14. The learned judge also cited the local case of Robert Mungai v Republic (1982-88) 1 KAR 611, the court, having reviewed several English and local authorities, delivered itself thus:
“….we think, in view of the earlier East African cases we have considered, and the more recent English decision in R v SHANNON Crim. LR 438 1980, that, the true interpretation of the judgment of the privy council in PALMER v R is that while there is no rule that excessive force in defence of the person will in all cases lead to a verdict of manslaughter, there are nevertheless instances where that result is a proper one in the circumstances and one the facts of the case being considered.”
15. What Section 17 of Cap 63 and the authorities cited above show is that where a person acts in self defence, they can rely on self defence as their defence.

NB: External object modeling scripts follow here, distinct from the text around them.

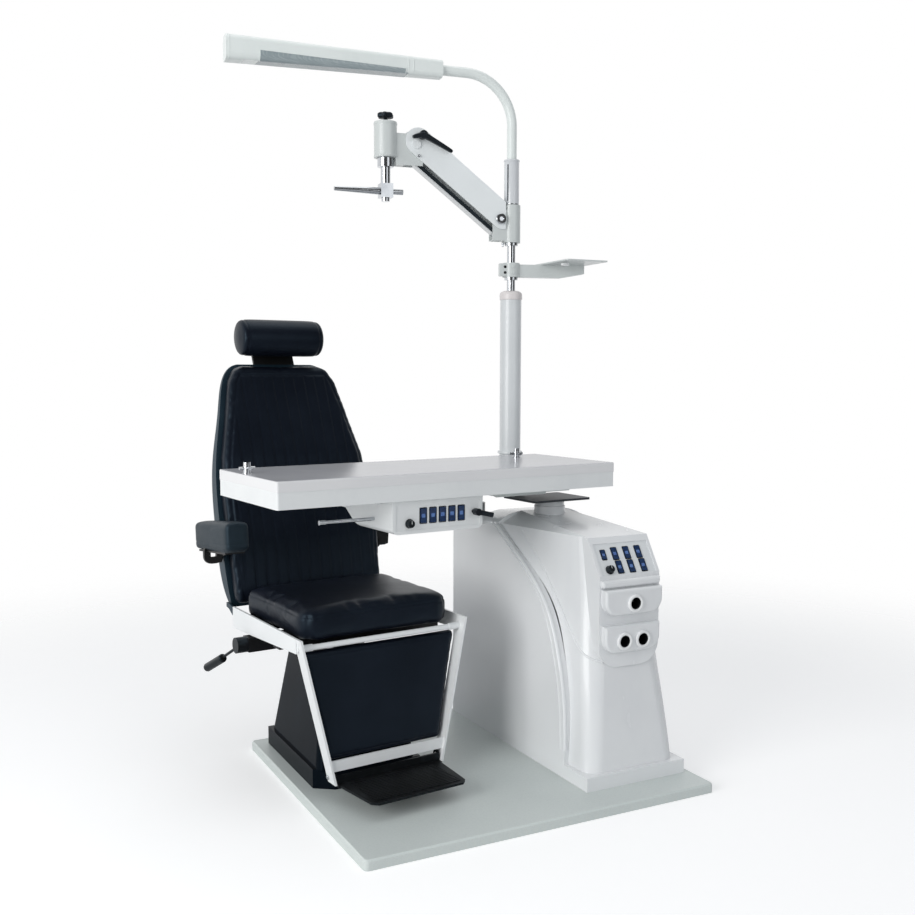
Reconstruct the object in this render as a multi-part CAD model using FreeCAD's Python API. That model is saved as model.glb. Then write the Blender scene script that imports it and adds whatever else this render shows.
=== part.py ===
import FreeCAD, Part
import math
import os
from FreeCAD import Matrix, Placement, Rotation, Vector

# An ophthalmic examination unit: a swivelling examination chair on a lift column,
# a console cabinet, an instrument table on its own lift column, and a pole that
# carries a reading lamp, an instrument arm and a tray.  All lengths in millimetres.
# Frame: x to the right along the front of the platform, y to the back, z up,
# origin at the middle of the platform's underside.

# Clearances and common thicknesses
overrun = 5.0
seat_gap = 0.3
running_gap = 0.05
free_gap = 0.5
guide_gap = 0.4
sheet = 4.0
strap_thickness = 6.0
edge_round = 3.0

# Platform
platform_length = 980.0
platform_depth = 860.0
platform_thickness = 25.0
platform_corner = 12.0
platform_edge = 4.0

# Chair base and lift
chair_x = -308.0
chair_y = 180.0
chair_turn = 6.0
plinth_half_x = 144.0
plinth_half_y = 205.0
plinth_height = 50.0
plinth_cut_x = 48.0
plinth_cut_y = 35.0
shroud_foot_half_x = 137.0
shroud_foot_half_y = 196.0
shroud_top_half_x = 104.0
shroud_top_half_y = 150.0
shroud_height = 243.0
shroud_corner = 26.0
lift_tube_radius = 55.0
ram_radius = 45.0
lift_tube_height = 270.0
ram_height = 210.0
ram_top = 352.0
spigot_radius = 30.0
spigot_height = 28.0
lift_flange_half_x = 90.0
lift_flange_half_y = 120.0
flange_thickness = 12.0
flange_bolt_radius = 8.0
drive_radius = 32.0
drive_length = 150.0
drive_reach = 135.0

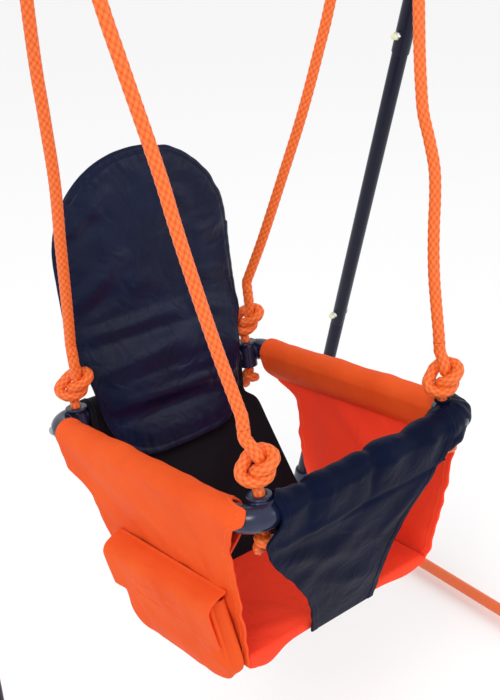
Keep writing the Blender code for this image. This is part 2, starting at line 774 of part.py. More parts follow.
def knot_line(side, end):
    """The rope's line from the top of an overhand knot down through its collar to a wound stopper."""
    right, near = BOW_DIRECTION, Vector((BOW_DIRECTION.y, -BOW_DIRECTION.x, 0))
    centre = Vector((side * ROPE_X, end * ROPE_Y, 0))
    placed = []
    for across, out, up in even_points(tight_knot(), KNOT_POINTS):
        height = Vector((0, 0, up - KNOT_FOOT))
        placed.append(centre + (right * across + near * out + height) * KNOT_WIDTH)
    placed.insert(0, placed[0] + Vector((0, 0, KNOT_DIAMETER)))
    below = placed[-1]
    foot = Vector((below.x, below.y, COLLAR_FOOT_Z))
    placed += [below.lerp(foot, k / 3) for k in (1, 2, 3)]
    start_angle = math.atan2(right.y, right.x)
    for index in range(1, STOPPER_POINTS + 1):
        share = index / STOPPER_POINTS
        angle = start_angle + 2 * math.pi * STOPPER_TURNS * share
        spread = STOPPER_RADIUS * min(1.0, share * 2.2)
        drop = STOPPER_START + STOPPER_PITCH * STOPPER_TURNS * share
        placed.append(foot + Vector((spread * math.cos(angle), spread * math.sin(angle), -drop)))
    return placed


def least_gap(line, diameter):
    """The least gap between stretches of a line that are well apart along it."""
    lengths = [0.0]
    for one, two in zip(line, line[1:]):
        lengths.append(lengths[-1] + (two - one).length)
    least = 1.0
    for i, one in enumerate(line):
        for j in range(i + 1, len(line)):
            if lengths[j] - lengths[i] > 2.6 * diameter:
                least = min(least, (line[j] - one).length - diameter)
    return least


def rope_line(side_name):
    """A rope from the front knot over its saddle to the rear knot, in the swing's frame."""
    side = SIDES[side_name]
    hub = Vector((side * HANGER_X, 0, -SADDLE_DROP))
    rise = seat_to_swing((0, 0, 1)) - seat_to_swing((0, 0, 0))
    halves = {}
    for end_name, end in ENDS.items():
        start = seat_to_swing(knot_line(side, end)[0]) + rise * GAP
        free = start + rise * ROPE_DIAMETER
        run = hub - free
        lean = math.atan2(-run.y * end, run.z)
        leave = over_saddle(hub, end, lean)
        bow = BOW_DIRECTION * ROPE_BOW[(side_name, end_name)]
        shares = [index / 8 for index in range(1, 8)]
        points = [free] + [free.lerp(leave, t) + bow * math.sin(math.pi * t) for t in shares] + [leave]
        bends = [over_saddle(hub, end, lean + (math.pi / 2 - lean) * k / 6) for k in range(1, 6)]
        halves[end_name] = [start] + smooth_line(points, ROPE_STEP) + bends
    return halves["front"] + [over_saddle(hub, 1, math.pi / 2)] + halves["rear"][::-1]


def over_saddle(hub, end, angle):
    """A point of the rope's middle line on its saddle, at an angle up from one end."""
    return hub + Vector((0, end * ROPE_TURN * math.cos(angle), ROPE_TURN * math.sin(angle)))


def ropes(swing, seat, cord):
    """The two ropes, and the four rope ends that are knotted above and below the corner fittings."""
    for side_name, side in SIDES.items():
        line = rope_line(side_name)
        length = sum((two - one).length for one, two in zip(line, line[1:]))
        print(f"{side_name} rope: {length:.3f} m")
        as_part(plain(tube(line, ROPE_DIAMETER / 2, 2, swing)), f"{side_name}_rope", cord)
        for end_name, end in ENDS.items():
            line = knot_line(side, end)
            print(f"{side_name} {end_name} knot, least gap: {least_gap(line, KNOT_DIAMETER) * 1000:.2f} mm")
            knot = plain(tube(line, KNOT_DIAMETER / 2, 1, seat))
            as_part(knot, f"{side_name}_{end_name}_knot", cord)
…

16. My appreciation of the evidence before me is that the accused acted in self defence and is therefore not guilty as charged. The prosecution failed in this case to prove the charge on the required standard of beyond reasonable doubt. Since I entertain doubt, whether the accused in fighting the deceased committed an unlawful act, I will give the accused the benefit of doubt.
17. Accordingly, I hereby acquit Joseph Lekini Lekupuny of the charge of murder. I order that he be set free from custody unless he is otherwise lawfully held.
DATED AND DELIVERED THIS 2ND DAY OF NOVEMBER, 2018.
MARY KASANGO
JUDGE
CORAM
Before Justice Mary Kasango
Court Assistant :Mariastella
Accused: Joseph Lekini Lekupuny
For Accused........................................
For State:.............................................
COURT: Judgment delivered in open court.